Ole Miss Football: Transfers fill short-term needs but don’t build champions

Ole Miss Football Head coach Lane Kiffin. (Photo by Jonathan Bachman/Getty Images)
Ole Miss Football Head coach Lane Kiffin. (Photo by Jonathan Bachman/Getty Images)

What can Lane Kiffin and the Ole Miss Rebels learn from Georgia’s march to a second-straight national title, capped by the Dogs’ unprecedented 65-7 mauling of TCU in the championship game?

Driving home from a meeting, listening to the tail end of the game, and marveling at its magnificent lopsidedness, I was stunned by an announcer’s observation: The 2022 Bulldogs had just six transfers on their roster. Six!

A quick scan of the Rebels’ roster from last year reveals 25 players who started their college playing careers somewhere that wasn’t Oxford; 17 of those players were new to UM in 2022.

I get it. This is 21st Century Corporate Football; the transfer portal, name, and image licensing deals and bloated, mercurial super conferences are here to stay. The Rebels won rave reviews for their transfer haul last year and most of the newcomers acquitted themselves with distinction.

When Ole Miss started the season 7-0, Kiffin looked like a genius. We were ranked in the Top 10, cruising toward a New Year’s Day bowl game and – dare we dream it? – a possible playoff spot. Everybody knows what happened over the last third of the season: Egg Bowl loss. Texas Bowl loss. One and five finish for a final record of 8-5.

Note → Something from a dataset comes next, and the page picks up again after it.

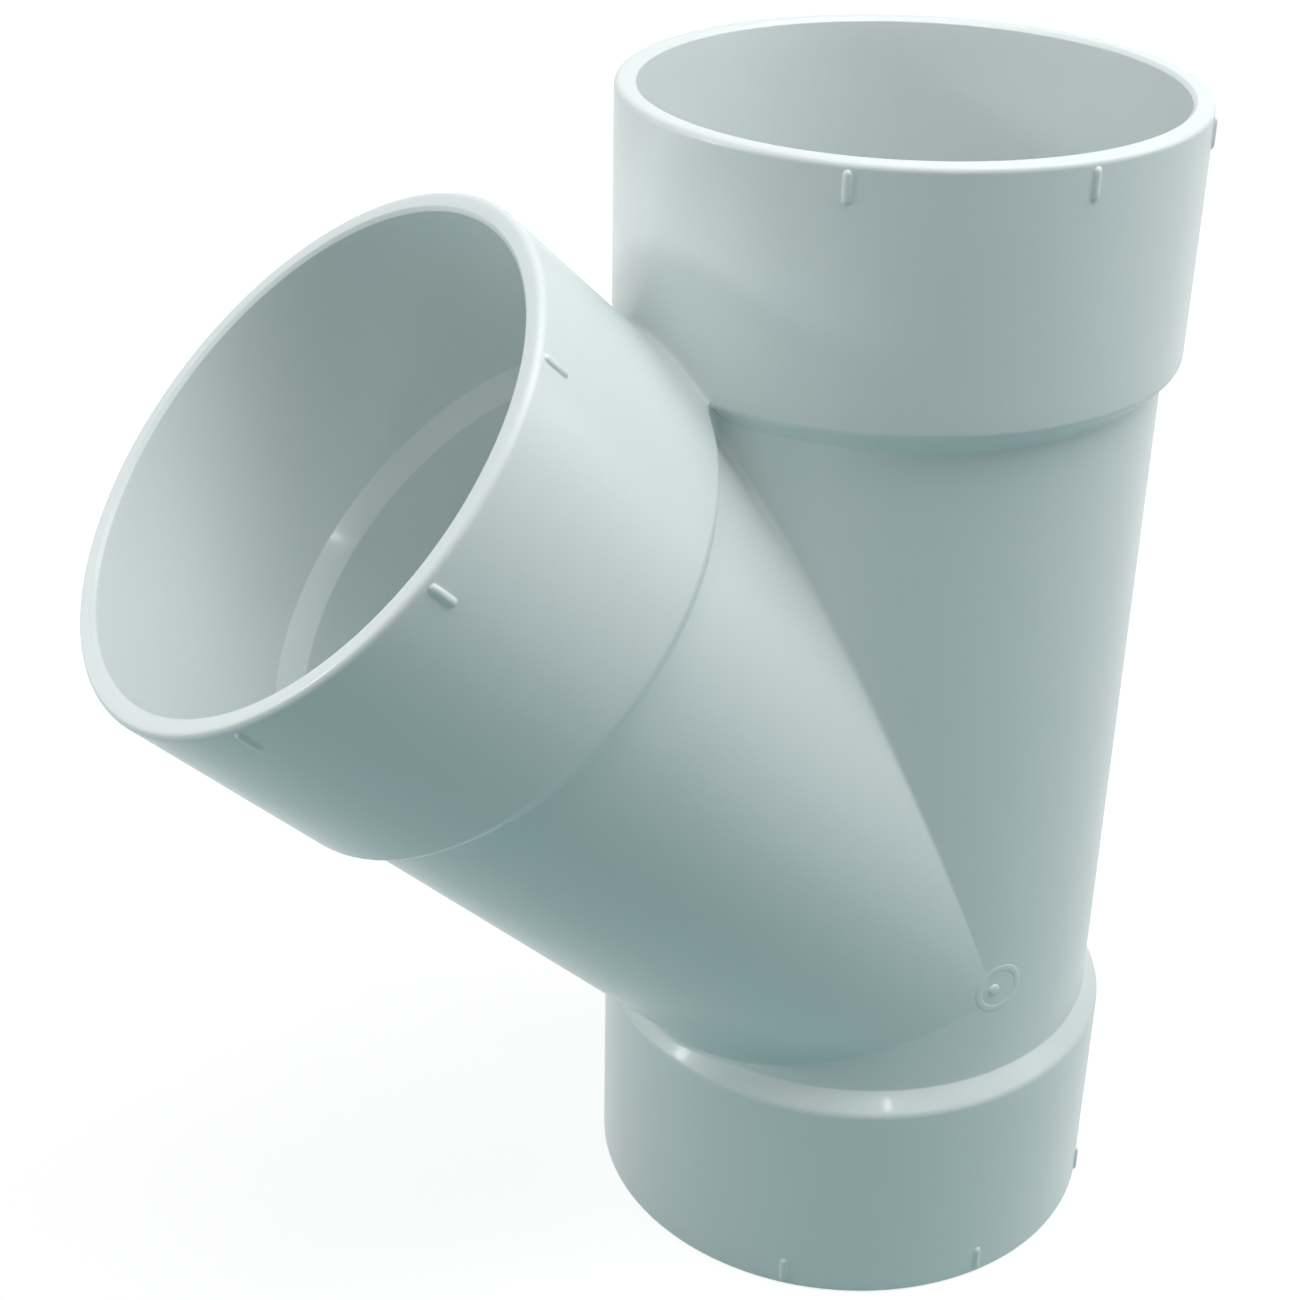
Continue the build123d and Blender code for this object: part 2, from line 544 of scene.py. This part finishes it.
def seen_or_not(tree, lit, seen, out_type):
    """Joins what lights the object with what the camera sees, and leads both to the output."""
    mix = tree.nodes.new("ShaderNodeMixShader")
    out = tree.nodes.new(out_type)
    tree.links.new(white_for_camera(tree), mix.inputs[0])
    tree.links.new(lit.outputs[0], mix.inputs[1])
    tree.links.new(seen.outputs[0], mix.inputs[2])
    tree.links.new(mix.outputs[0], out.inputs[0])


def studio_world():
    """A faint cool light from all round, seen as plain white."""
    world = bpy.data.worlds.new("studio")
    world.use_nodes = True
    tree = world.node_tree
    tree.nodes.clear()
    surround = tree.nodes.new("ShaderNodeBackground")
    surround.inputs["Color"].default_value = (0.6, 1.0, 1.0, 1)
    surround.inputs["Strength"].default_value = 0.02
    backdrop = tree.nodes.new("ShaderNodeBackground")
    backdrop.inputs["Color"].default_value = (1, 1, 1, 1)
    backdrop.inputs["Strength"].default_value = 1.0
    seen_or_not(tree, surround, backdrop, "ShaderNodeOutputWorld")
    return world


def paper():
    """Throws back a dim cool light, and is seen as a sheet that takes a shadow and glows white."""
    material = bpy.data.materials.new("paper")
    material.use_nodes = True
    tree = material.node_tree
    tree.nodes.clear()
    bounce = tree.nodes.new("ShaderNodeBsdfDiffuse")
    bounce.inputs["Color"].default_value = (0.26, 0.46, 0.47, 1)
    sheet = tree.nodes.new("ShaderNodeBsdfDiffuse")
    sheet.inputs["Color"].default_value = (0.3, 0.3, 0.3, 1)
    glow = tree.nodes.new("ShaderNodeEmission")
    place = tree.nodes.new("ShaderNodeTexCoord")
    away = tree.nodes.new("ShaderNodeVectorMath")
    away.operation = "LENGTH"
    tree.links.new(place.outputs["Object"], away.inputs[0])

    # the glow grows with the distance in metres from the middle of the floor
    growth = tree.nodes.new("ShaderNodeMapRange")
    growth.inputs["From Min"].default_value = 0.25
    growth.inputs["From Max"].default_value = 0.7
    growth.inputs["To Min"].default_value = 0.84
    growth.inputs["To Max"].default_value = 1.0
    tree.links.new(away.outputs["Value"], growth.inputs["Value"])
    tree.links.new(growth.outputs["Result"], glow.inputs["Strength"])
    both = tree.nodes.new("ShaderNodeAddShader")
    tree.links.new(sheet.outputs[0], both.inputs[0])
    tree.links.new(glow.outputs[0], both.inputs[1])
    seen_or_not(tree, bounce, both, "ShaderNodeOutputMaterial")
    return material


scene.world = studio_world()
floor_reach = 3.0
floor_corners = [(x * floor_reach, y * floor_reach, 0) for x, y in ((-1, -1), (1, -1), (1, 1), (-1, 1))]
floor_mesh = bpy.data.meshes.new("floor")
floor_mesh.from_pydata(floor_corners, [], [(0, 1, 2, 3)])
floor = bpy.data.objects.new("floor", floor_mesh)
scene.collection.objects.link(floor)
floor_mesh.materials.append(paper())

OK, so 8-5 is a good record, especially in what was projected as a rebuilding year in Oxford. But is that where we want to be? Not me. I want Ole  Miss to build a program that can sustain success at the highest level for more than a year or two at a time. Like SEC rivals Alabama and LSU. Like Georgia.

A team built with players from the transfer portal – no matter their talent or character – won’t be as cohesive as a team built over years in the gym, during two-a-days, pranks in the dorm, bitter defeats, and hard-won victories. A team builds its identity organically, not with plug-in players with limited shelf-life.

Ole Miss obviously isn’t Georgia (yet); Kiffin, like coaches before him, is trying to create a program that makes top players’ wish lists, but we’re not there (yet). All recruits want to play at the next level; most know they’ll need to develop further in college to get there. Bringing in big transfer classes to fill roster spots doesn’t scream “player development.”

Kiffin and his staff need to do the hard work. We know they can recruit; now they need to prove to us they can build teams.